Les chiffres clés des manifestations
- 115 morts : Total des victimes depuis le début du mouvement, selon les organisations de défense des droits humains.
- 50 morts : Victimes au cours des deux derniers mois.
- Juin 2024 : Début des manifestations contre le projet de budget.
Ces chiffres, bien que glaçants, ne racontent qu’une partie de l’histoire. Derrière chaque nombre se trouve une famille brisée, une communauté en deuil, et une lutte pour la dignité. Boniface Kariuki, avec son sourire décrit comme « constant » par sa sœur, est devenu l’un des visages de cette lutte.
Un Appel à l’Unité et à la Réforme
Les funérailles de Boniface Kariuki ne marquent pas seulement un adieu. Elles sont aussi un appel à l’action. Les militants présents ont réclamé des comptes, non seulement pour la mort de Boniface, mais pour toutes les victimes des violences policières. Ils demandent une réforme des forces de l’ordre, une transparence accrue et une justice qui ne se contente pas de promesses.
Dans ce contexte, le rôle des réseaux sociaux a été crucial. En diffusant les images du drame, ils ont permis de sensibiliser l’opinion publique et de maintenir la pression sur les autorités. Mais ils ont aussi révélé la fracture entre le gouvernement et une partie de la population, en particulier les jeunes, qui se sentent abandonnés.
Un Avenir Incertain
Alors que le Kenya pleure ses morts, la question demeure : comment avancer ? La poursuite du policier impliqué dans la mort de Boniface Kariuki pourrait marquer un premier pas vers la justice, mais elle ne résoudra pas les problèmes systémiques qui alimentent les tensions. Les appels à la réforme, à la fin de la corruption et à une meilleure gouvernance résonnent plus fort que jamais.
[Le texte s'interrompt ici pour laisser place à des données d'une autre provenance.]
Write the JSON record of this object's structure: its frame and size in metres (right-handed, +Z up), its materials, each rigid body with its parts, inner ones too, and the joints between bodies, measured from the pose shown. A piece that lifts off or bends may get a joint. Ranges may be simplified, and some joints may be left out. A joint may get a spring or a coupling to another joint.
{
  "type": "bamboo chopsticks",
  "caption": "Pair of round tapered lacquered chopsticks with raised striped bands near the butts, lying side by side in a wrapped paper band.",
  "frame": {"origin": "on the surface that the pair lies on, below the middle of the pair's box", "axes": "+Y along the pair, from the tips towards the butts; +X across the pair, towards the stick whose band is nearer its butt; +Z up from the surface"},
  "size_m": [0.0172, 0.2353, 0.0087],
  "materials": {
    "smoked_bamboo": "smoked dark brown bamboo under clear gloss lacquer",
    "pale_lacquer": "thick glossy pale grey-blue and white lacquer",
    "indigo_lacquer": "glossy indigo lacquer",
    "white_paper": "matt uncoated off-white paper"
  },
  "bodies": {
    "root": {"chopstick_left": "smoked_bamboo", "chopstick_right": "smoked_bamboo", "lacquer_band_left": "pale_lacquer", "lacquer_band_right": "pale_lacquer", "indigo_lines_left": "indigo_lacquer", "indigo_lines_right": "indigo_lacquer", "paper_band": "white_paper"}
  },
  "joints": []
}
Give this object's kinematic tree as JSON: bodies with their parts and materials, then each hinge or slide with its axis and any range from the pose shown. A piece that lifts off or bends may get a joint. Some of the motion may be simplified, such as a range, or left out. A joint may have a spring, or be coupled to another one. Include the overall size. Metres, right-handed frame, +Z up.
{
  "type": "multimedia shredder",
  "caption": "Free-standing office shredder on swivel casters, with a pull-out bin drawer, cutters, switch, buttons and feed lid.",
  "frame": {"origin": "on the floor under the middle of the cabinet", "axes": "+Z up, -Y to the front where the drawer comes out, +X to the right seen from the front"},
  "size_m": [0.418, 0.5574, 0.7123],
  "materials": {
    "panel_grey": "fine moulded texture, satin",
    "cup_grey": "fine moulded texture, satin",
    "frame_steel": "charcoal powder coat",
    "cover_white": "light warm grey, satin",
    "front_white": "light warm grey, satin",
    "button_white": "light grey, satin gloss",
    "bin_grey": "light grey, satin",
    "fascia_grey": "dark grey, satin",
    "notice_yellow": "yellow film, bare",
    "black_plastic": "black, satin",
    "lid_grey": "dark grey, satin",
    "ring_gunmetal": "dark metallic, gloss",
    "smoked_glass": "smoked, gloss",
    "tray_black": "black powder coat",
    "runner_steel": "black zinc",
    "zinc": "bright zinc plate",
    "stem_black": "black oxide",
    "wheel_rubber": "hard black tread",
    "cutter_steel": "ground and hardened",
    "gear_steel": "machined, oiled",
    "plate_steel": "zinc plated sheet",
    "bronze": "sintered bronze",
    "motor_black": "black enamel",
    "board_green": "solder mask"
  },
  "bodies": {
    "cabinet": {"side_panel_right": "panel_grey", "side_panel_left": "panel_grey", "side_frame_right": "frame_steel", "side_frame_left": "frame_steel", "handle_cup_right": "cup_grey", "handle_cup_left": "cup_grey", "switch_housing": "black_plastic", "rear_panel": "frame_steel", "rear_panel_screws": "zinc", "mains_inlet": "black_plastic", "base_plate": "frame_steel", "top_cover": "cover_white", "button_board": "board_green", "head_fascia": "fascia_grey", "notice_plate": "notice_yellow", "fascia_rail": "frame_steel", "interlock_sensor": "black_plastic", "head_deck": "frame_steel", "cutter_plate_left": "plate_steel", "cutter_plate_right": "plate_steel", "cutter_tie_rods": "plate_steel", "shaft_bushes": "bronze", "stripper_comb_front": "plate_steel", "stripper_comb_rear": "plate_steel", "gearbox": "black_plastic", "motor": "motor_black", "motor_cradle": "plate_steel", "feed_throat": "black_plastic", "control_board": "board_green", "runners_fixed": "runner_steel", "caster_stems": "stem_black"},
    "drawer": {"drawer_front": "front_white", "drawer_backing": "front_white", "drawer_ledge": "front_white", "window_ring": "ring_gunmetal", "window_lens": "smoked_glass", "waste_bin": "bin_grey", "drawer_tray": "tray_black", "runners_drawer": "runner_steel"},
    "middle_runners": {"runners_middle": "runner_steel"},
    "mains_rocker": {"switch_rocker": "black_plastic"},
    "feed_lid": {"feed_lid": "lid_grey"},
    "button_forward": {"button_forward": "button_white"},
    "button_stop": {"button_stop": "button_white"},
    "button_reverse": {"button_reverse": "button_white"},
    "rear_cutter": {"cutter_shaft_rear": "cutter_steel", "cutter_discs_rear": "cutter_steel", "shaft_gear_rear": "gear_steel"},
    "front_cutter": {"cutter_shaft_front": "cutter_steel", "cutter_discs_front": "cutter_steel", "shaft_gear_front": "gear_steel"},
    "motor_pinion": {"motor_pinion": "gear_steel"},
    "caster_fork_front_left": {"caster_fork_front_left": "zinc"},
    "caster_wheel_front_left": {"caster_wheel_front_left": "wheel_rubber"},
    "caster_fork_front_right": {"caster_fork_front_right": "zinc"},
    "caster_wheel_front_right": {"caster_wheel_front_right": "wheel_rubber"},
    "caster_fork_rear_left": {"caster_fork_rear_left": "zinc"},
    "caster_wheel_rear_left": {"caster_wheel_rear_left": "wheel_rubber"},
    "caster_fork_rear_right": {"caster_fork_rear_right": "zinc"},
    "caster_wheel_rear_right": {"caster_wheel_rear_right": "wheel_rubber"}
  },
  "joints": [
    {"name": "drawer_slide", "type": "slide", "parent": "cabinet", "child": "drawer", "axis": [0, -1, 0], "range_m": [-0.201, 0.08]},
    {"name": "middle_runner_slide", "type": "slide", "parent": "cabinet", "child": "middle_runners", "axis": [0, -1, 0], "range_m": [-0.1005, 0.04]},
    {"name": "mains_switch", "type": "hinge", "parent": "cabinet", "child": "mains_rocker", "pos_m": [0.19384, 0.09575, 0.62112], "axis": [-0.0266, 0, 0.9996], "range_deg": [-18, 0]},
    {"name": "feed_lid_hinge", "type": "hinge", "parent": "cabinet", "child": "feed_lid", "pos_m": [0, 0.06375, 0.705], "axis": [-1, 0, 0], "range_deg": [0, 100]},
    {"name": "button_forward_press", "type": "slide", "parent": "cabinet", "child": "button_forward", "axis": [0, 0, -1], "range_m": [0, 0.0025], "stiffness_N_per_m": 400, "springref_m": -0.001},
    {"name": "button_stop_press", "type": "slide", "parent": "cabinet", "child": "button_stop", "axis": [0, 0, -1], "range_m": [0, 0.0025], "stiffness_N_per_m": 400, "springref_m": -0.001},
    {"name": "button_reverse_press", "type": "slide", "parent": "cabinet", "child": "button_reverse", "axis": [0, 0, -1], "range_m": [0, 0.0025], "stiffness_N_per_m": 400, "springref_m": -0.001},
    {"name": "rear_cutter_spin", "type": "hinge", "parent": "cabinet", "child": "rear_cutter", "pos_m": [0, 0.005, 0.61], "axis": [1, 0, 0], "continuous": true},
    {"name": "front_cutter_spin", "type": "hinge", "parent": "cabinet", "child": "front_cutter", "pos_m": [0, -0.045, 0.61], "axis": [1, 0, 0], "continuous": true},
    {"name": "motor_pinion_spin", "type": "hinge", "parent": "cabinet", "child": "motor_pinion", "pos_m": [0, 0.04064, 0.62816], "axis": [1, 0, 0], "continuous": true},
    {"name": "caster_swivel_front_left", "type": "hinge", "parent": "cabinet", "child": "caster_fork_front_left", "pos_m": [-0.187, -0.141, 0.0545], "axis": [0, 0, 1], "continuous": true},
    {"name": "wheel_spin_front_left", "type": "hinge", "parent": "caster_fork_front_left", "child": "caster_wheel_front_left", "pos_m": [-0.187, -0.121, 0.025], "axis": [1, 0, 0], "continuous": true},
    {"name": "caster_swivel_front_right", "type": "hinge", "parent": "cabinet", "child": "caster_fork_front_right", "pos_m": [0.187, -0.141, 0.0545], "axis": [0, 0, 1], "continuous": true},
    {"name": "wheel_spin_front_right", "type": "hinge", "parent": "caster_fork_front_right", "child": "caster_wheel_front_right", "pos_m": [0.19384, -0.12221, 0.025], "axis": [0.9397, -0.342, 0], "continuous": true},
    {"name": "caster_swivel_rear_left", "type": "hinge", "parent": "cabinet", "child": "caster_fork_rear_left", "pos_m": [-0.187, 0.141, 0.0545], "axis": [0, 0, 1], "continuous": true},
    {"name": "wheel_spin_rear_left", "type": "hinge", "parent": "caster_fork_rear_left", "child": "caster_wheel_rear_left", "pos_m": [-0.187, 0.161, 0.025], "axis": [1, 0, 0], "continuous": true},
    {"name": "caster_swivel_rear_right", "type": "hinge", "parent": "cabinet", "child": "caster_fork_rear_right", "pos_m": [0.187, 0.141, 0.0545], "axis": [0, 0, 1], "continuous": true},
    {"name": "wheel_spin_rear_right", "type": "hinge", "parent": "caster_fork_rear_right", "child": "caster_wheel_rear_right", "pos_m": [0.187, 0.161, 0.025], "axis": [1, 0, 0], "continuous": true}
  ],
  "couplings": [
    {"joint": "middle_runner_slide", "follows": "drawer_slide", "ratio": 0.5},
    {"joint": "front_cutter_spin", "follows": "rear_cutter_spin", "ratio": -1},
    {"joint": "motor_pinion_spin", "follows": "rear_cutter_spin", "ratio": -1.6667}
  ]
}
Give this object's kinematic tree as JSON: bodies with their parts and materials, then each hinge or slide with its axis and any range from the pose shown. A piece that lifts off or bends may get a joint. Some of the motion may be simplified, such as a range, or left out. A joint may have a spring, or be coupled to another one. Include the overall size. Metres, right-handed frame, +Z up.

Pour les habitants de Kamgema, et pour des milliers de Kényans, la mémoire de Boniface Kariuki restera un symbole. Un symbole de résistance, de douleur, mais aussi d’espoir. Car dans chaque cri, dans chaque larme versée, il y a la promesse d’un avenir où plus aucun jeune ne tombera sous les balles de ceux censés le protéger.
La lutte pour la justice continue, portée par une jeunesse déterminée à changer l’avenir du Kenya.